Writing, as I understood things going into it, was like joining the Mafia. You don't leave this thing on your feet. I told Richard that the idea one day I may not have the energy, the concentration, or even the basic willingness to write anymore scared the living bejesus out of me. It was like hearing a lion in winter too, cowed by the growing chill.
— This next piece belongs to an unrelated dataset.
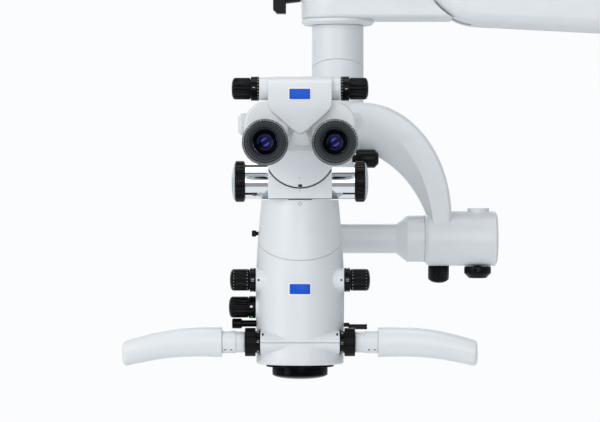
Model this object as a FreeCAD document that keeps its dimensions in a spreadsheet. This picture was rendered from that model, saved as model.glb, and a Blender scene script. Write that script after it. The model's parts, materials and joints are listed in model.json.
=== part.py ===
import FreeCAD, Part
import os
import math
import Sketcher

# Surgical microscope on its spring arm, in millimetres, +Z up.
# The origin is the shoulder of the pin that drops into the stand. The arm runs towards -X and the
# user sits on the -Y side, looking along +Y into the eyepieces. Left and right are the user's.

SIZES = (
    # Reach of the suspension
    ("pivot_height", 150.0),
    ("rear_pivot_offset", 130.0),
    ("arm_length", 430.0),
    ("column_offset", 145.4),
    ("head_side", 38.3),
    ("head_forward", 62.0),
    ("head_drop", 277.0),
    # Clearances
    ("running_gap", 0.05),
    ("seat_gap", 0.3),
    ("pivot_play", 0.35),
    # Spindle
    ("pin_radius", 15.0),
    ("pin_length", 60.0),
    ("pin_chamfer", 1.5),
    ("spindle_flange_radius", 34.0),
    ("spindle_flange_height", 8.0),
    ("spindle_journal_radius", 18.0),
    ("spindle_journal_top", 180.0),
    ("thread_radius", 10.0),
    ("nut_radius", 16.0),
    ("nut_height", 10.0),
    # Rear block
    ("rear_boss_radius", 44.0),
    ("rear_block_top", 215.0),
    ("rear_neck_bottom", 85.0),
    ("recess_radius", 24.0),
    ("cap_radius", 27.0),
    ("cap_height", 6.0),
    # Spring arm
    ("arm_width", 74.5),
    ("cover_front_radius", 60.0),
    ("cover_rear_radius", 82.0),
    ("cover_wall", 3.0),
    ("cover_gap", 1.2),
    ("cover_soft_edge", 12.0),
    ("cover_boss_radius", 8.0),
    ("cover_slot_front_depth", 51.0),
    ("cover_slot_front_drop", 62.0),
    ("cover_slot_front_rise", 39.0),
    ("cover_slot_rear_depth", 46.0),
    ("cover_slot_rear_drop", 66.0),
    ("cover_slot_rear_rise", 47.0),
    ("tongue_width", 26.0),
    ("tongue_rise", 14.0),
    ("tongue_link_eye", 10.0),
    ("tongue_overlap", 10.0),
    ("link_drop", 28.0),
    ("beam_half_height", 16.0),
    ("beam_wall", 4.0),
    ("beam_cheek", 5.7),
    ("beam_slot_length", 24.0),
    ("link_half_height", 8.0),
    ("main_pin_radius", 7.0),
    ("link_pin_radius", 4.5),
    ("spring_length", 250.0),
    ("spring_radius", 10.0),
    ("spring_collar_length", 8.0),
    # End block and column
    ("end_block_drop", 53.8),
    ("end_block_rise", 41.0),
    ("end_block_soft_edge", 4.0),
    ("bearing_cap_height", 5.8),
    ("bearing_cap_chamfer", 3.0),
    ("column_radius", 26.5),
    ("column_journal_radius", 20.0),
    ("column_journal_top", 15.0),
    ("column_spigot_radius", 18.0),
    ("column_tail_radius", 16.0),
    ("column_tail_length", 18.0),
    ("column_seam_rise", 9.9),
    ("column_seam_height", 172.5),
    ("hub_bottom", 91.2),
    ("lock_axis_drop", 25.5),
    ("lock_screw_radius", 5.0),
    ("lock_stem_length", 16.0),
    ("lock_stem_small", 10.2),
    ("lock_stem_large", 12.1),
    ("lock_bar_half", 22.2),
    ("lock_bar_thick", 12.2),
    ("lock_bar_depth", 15.0),
    ("lock_bar_corner", 4.0),
    ("lock_bar_lap", 1.0),
    # Curved carrier arm, as three ellipses seen from the front about the tilt axis
    ("arm_outer_side", 62.8),
    ("arm_outer_height", 21.5),
    ("arm_outer_reach", 90.8),
    ("arm_outer_rise", 116.5),
    ("arm_ridge_side", 47.2),
    ("arm_ridge_height", -1.6),
    ("arm_ridge_reach", 88.8),
    ("arm_ridge_rise", 125.6),
    ("arm_inner_height", -23.8),
    ("arm_inner_reach", 99.6),
    ("arm_inner_rise", 117.6),
    ("arm_half_depth", 24.0),
    ("arm_edge_chamfer", 3.0),
    ("arm_inner_half_depth", 10.0),
    ("arm_start_angle", 86.0),
    ("arm_end_angle", 15.0),
    # Tilt coupling
    ("coupling_start", 126.9),
    ("coupling_length", 70.1),
    ("coupling_radius", 27.85),
    ("coupling_chamfer", 4.0),
    ("coupling_cap_length", 4.0),
    ("coupling_cap_crown", 2.0),
    ("bush_radius", 21.0),
    ("bush_end", 188.0),
    ("coupling_recess_radius", 24.0),
    ("axle_radius", 15.0),
    ("axle_journal_radius", 18.0),
    ("axle_flare_start", 98.0),
    ("axle_flare_end", 109.0),
    ("axle_collar_radius", 23.8),
    ("axle_inner_end", 28.0),
    ("top_cap_radius", 11.0),
    ("top_cap_rise", 3.1),
    ("top_cap_side", 181.9),
    ("tilt_brake_side", 141.9),
    ("tilt_brake_lean", 18.0),
    ("tilt_brake_radius", 10.7),
    ("tilt_brake_length", 16.8),
    ("clamp_side", 181.2),
    ("clamp_radius", 13.7),
    ("clamp_length", 12.2),
    ("brake_stem_radius", 4.0),
    ("brake_base_chamfer", 1.0),
    ("tilt_brake_dome", 2.0),
    ("clamp_dome", 5.0),
    ("swing_brake_dome", 4.0),
    ("swing_brake_height", 81.2),
    ("swing_brake_radius", 9.4),
    ("swing_brake_start", 18.0),
    ("swing_brake_forward", 20.0),
    ("swing_lug_end", 14.5),
    ("swing_lug_start", 8.0),
    ("swing_lug_half_width", 6.5),
    ("swing_brake_length", 23.0),
    # Rear bracket
    ("bracket_half_width", 30.0),
    ("bracket_half_height", 22.0),
    ("bracket_half_depth", 22.0),
    ("bracket_soft_edge", 5.0),
    # Optical head: elliptical in plan
    ("head_half_width", 43.5),
    ("head_half_depth", 45.0),
    ("head_mid_half_width", 41.9),
    ("head_mid_half_depth", 43.4),
    ("head_top_half_width", 38.5),
    ("head_top_half_depth", 40.0),
    ("head_top", 39.1),
    ("head_mid", 1.1),
    ("head_shoulder", -26.0),
    ("head_bottom", -124.4),
    ("head_bottom_edge", 2.0),
    ("base_seam", -102.1),
    ("cover_seam_rise", 22.3),
    ("panel_gap", 0.5),
    ("cavity_half_width", 33.0),
    ("cavity_half_depth", 38.0),
    ("cavity_floor", -104.0),
    ("cavity_roof", 33.0),
    ("control_forward", 19.0),
    # Objective
    ("objective_bore", 24.0),
    ("objective_flange_radius", 33.8),
    ("objective_flange_height", 2.8),
    ("hood_radius", 27.65),
    ("hood_wall", 2.6),
    ("hood_drop", 12.7),
    ("hood_slope_rise", 4.7),
    ("glass_height", 2.0),
    ("glass_inset", 1.6),
    ("lens_cell_height", 14.0),
    ("lens_cell_inset", 10.0),
    ("lens_half_aperture", 20.0),
    ("lens_bulge", 2.0),
    # Magnification control
    ("magnification_height", -40.3),
    ("magnification_boss_radius", 11.8),
    ("magnification_boss_end", 43.6),
    ("magnification_dial_radius", 11.9),
    ("magnification_dial_end", 49.8),
    ("magnification_knob_radius", 10.8),
    ("magnification_knob_end", 69.6),
    ("control_shaft_radius", 4.0),
    ("drum_forward", -6.0),
    ("drum_radius", 16.0),
    ("drum_half_length", 24.0),
    ("drum_gear_radius", 17.0),
    ("pinion_radius", 7.6),
    ("gear_width", 4.0),
    ("gear_start", 19.0),
    ("drum_trunnion_radius", 4.0),
    ("drum_trunnion_end", 37.0),
    ("drum_window_radius", 7.0),
    ("drum_window_side", 11.0),
    ("flute_radius", 0.9),
    ("flute_count", 20),
    ("crown_height", 2.6),
    # Filter control, lever and aperture rod
    ("side_control_forward", 4.0),
    ("filter_height", -67.8),
    ("filter_boss_radius", 11.9),
    ("filter_boss_end", 43.9),
    ("filter_dial_radius", 11.2),
    ("filter_dial_end", 51.1),
    ("filter_knob_radius", 10.6),
    ("filter_knob_end", 71.0),
    ("filter_shaft_radius", 3.0),
    ("filter_shaft_start", 34.0),
    ("aperture_height", -84.2),
    ("aperture_stem_radius", 3.35),
    ("aperture_knob_radius", 5.05),
    ("aperture_knob_start", 57.3),
    ("aperture_knob_end", 67.8),
    ("aperture_stem_start", 34.0),
    ("aperture_flare", 1.5),
    ("aperture_edge", 0.8),
    ("selector_back", 4.0),
    ("selector_height", -85.8),
    ("selector_pivot_side", 37.0),
    ("selector_pin_radius", 1.5),
    ("selector_pin_half", 5.0),
    ("selector_stem_half_width", 2.0),
    ("selector_stem_half_height", 2.1),
    ("selector_stem_end", 49.4),
    ("selector_lap", 1.0),
    ("selector_bar_end", 67.1),
    ("selector_bar_half_width", 2.5),
    ("selector_bar_height", 5.1),
    ("selector_bar_drop", 4.5),
    ("selector_slot_half_width", 4.0),
    # Focus rings and handles
    ("focus_boss_radius", 11.6),
    ("focus_boss_end", 39.1),
    ("focus_boss_start", 28.0),
    ("focus_bar_forward", 22.0),
    ("focus_bar_half_depth", 22.0),
    ("focus_dial_radius", 10.9),
    ("focus_ring_start", 44.1),
    ("focus_ring_radius", 14.1),
    ("focus_ring_end", 54.6),
    ("neck_tube_radius", 7.5),
    ("neck_radius", 10.4),
    ("neck_end", 63.6),
    ("socket_radius", 11.2),
    ("socket_end", 77.2),
    ("spigot_radius", 8.0),
    ("spigot_end", 97.0),
    ("grip_half_depth", 12.2),
    ("grip_half_height_1", 14.9),
    ("grip_reach_2", 104.5),
    ("grip_rise_2", 0.2),
    ("grip_half_height_2", 14.7),
    ("grip_reach_3", 128.6),
    ("grip_rise_3", -1.6),
    ("grip_half_height_3", 14.2),
    ("grip_reach_4", 152.6),
    ("grip_rise_4", -5.8),
    ("grip_half_height_4", 13.6),
    ("grip_reach_5", 176.0),
    ("grip_rise_5", -11.7),
    ("grip_half_height_5", 12.8),
    ("grip_end_soften", 4.0),
    # Thumb screw on the side
    ("thumb_height", 5.6),
    ("thumb_head_radius", 3.2),
    ("thumb_stem_radius", 2.0),
    ("thumb_head_start", 43.9),
    ("thumb_head_end", 48.2),
    ("thumb_stem_start", 34.0),
    ("thumb_edge", 0.6),
    # Tilting cradle under the binocular
    ("cradle_axis_height", 57.7),
    ("cradle_radius", 18.0),
    ("cradle_half_width", 31.5),
    ("cradle_front", 45.0),
    ("neck_seam", 1.3),
    ("cradle_top", 60.0),
    ("cradle_top_front", 25.0),
    ("cradle_back", 12.0),
    ("cradle_back_rise", 12.0),
    ("lug_half_width", 12.0),
    ("lug_radius", 15.0),
    ("lug_swing", 4.6),
    ("tilt_shaft_radius", 6.0),
    ("barrel_radius", 17.75),
    ("barrel_end", 54.8),
    ("tilt_wheel_radius", 20.6),
    ("tilt_wheel_end", 64.7),
    ("tilt_wheel_crown", 3.6),
    ("tilt_wheel_crown_radius", 16.5),
    ("tilt_flute_count", 36),
    # Pendulum disc
    ("pendulum_height", 86.5),
    ("pendulum_radius", 35.2),
    ("pendulum_depth", 10.0),
    ("pendulum_gap", 1.1),
    ("pendulum_chamfer", 1.0),
    ("pendulum_spigot_radius", 14.0),
    ("pendulum_spigot_length", 24.0),
    # Hinge between the pendulum and the eyepieces
    ("hinge_forward", 70.0),
    ("hinge_height", 112.8),
    ("hinge_radius", 11.0),
    ("hinge_half_length", 60.4),
    ("hinge_journal_radius", 8.0),
    ("hinge_chamfer", 3.0),
    ("hinge_bearing_radius", 12.0),
    ("hinge_bearing_half", 13.5),
    # Bridge that carries the eyepieces
    ("bridge_half_width", 30.0),
    ("web_back", 84.0),
    ("web_front", 90.0),
    ("web_bottom", 99.5),
    ("rail_front", 95.0),
    ("rail_bottom", 108.0),
    ("rail_top", 118.0),
    ("barrel_forward", 100.0),
    ("barrel_rise", 52.7),
    ("sleeve_radius", 11.3),
    ("sleeve_end", 38.8),
    ("cheek_half_height", 9.0),
    ("cheek_lap", 1.0),
    ("plate_half_width", 31.0),
    ("plate_back", 112.3),
    ("plate_front", 117.0),
    ("plate_cover", 11.8),
    ("plate_shoulder_drop", 17.8),
    ("plate_corner_drop", 23.2),
    ("plate_corner_side", 27.0),
    ("plate_tip_side", 5.9),
    ("plate_tip_shoulder_drop", 41.7),
    ("plate_tip_drop", 44.6),
    ("shield_half_top", 4.5),
    ("shield_half_bottom", 10.6),
    ("shield_bottom_drop", 54.8),
    ("shield_thick", 1.5),
    ("pd_dial_radius", 11.75),
    ("pd_dial_start", 39.4),
    ("pd_dial_end", 47.6),
    ("pd_knob_radius", 10.6),
    ("pd_knob_end", 66.2),
    # Prism housings and eyepieces
    ("eye_side", 33.3),
    ("eye_height", 93.7),
    ("prism_lower_radius", 21.0),
    ("prism_upper_radius", 21.7),
    ("prism_top_gap", 1.2),
    ("prism_upper_side", 31.9),
    ("prism_back", 90.3),
    ("prism_front", 112.0),
    ("prism_soft_edge", 2.5),
    ("eyepiece_bore", 14.0),
    ("eyepiece_spigot_back", 101.0),
    ("eyepiece_flange_radius", 17.0),
    ("eyepiece_flange_back", 114.3),
    ("eyepiece_flange_front", 128.0),
    ("eyepiece_tube_radius", 13.5),
    ("eyepiece_tube_front", 147.0),
    ("lens_bore", 11.6),
    ("lens_seat", 140.0),
    ("lens_height", 4.0),
    ("dioptre_radius", 22.25),
    ("dioptre_bevel", 2.2),
    ("dioptre_bevel_length", 4.5),
    ("dioptre_flute_count", 40),
    ("dioptre_flute_radius", 0.6),
    ("eyecup_radius", 19.0),
    ("eyecup_front_radius", 17.2),
    ("eyecup_length", 11.0),
    ("eyecup_mouth", 14.0),
    ("eyecup_bore", 12.2),
    ("eyecup_start", 147.6),
)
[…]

Richard Meltzer, who crashed PR parties, who upended the idea of what music journalism could be, fueled not by hippie ethos but by carrying the Beat Generation's streetwise hipster yawp of Kerouac, Burroughs, Ferlinghetti, Corso, et al, into the blossoming music scene of the late 1960's and beyond that the literary movement helped birth. Richard motherfucking Meltzer, who saw The Beatles clearer than anyone in The Aesthetics of Rock, the last one standing of the Rock Crit Three Musketeers of Bangs, Meltzer, and Tosches. I heard him say he's pretty much done...

...But then the way plans started coming out of him again, the aforementioned novel, maybe a limited run. I could picture him, in a way, kicking himself, trying to rev himself up, and thought, he's not done. I don't have the energy for anything new, my ass. He'll be done when they bury him. Kidding is kidding, Richard, but get the hell off of my pillow.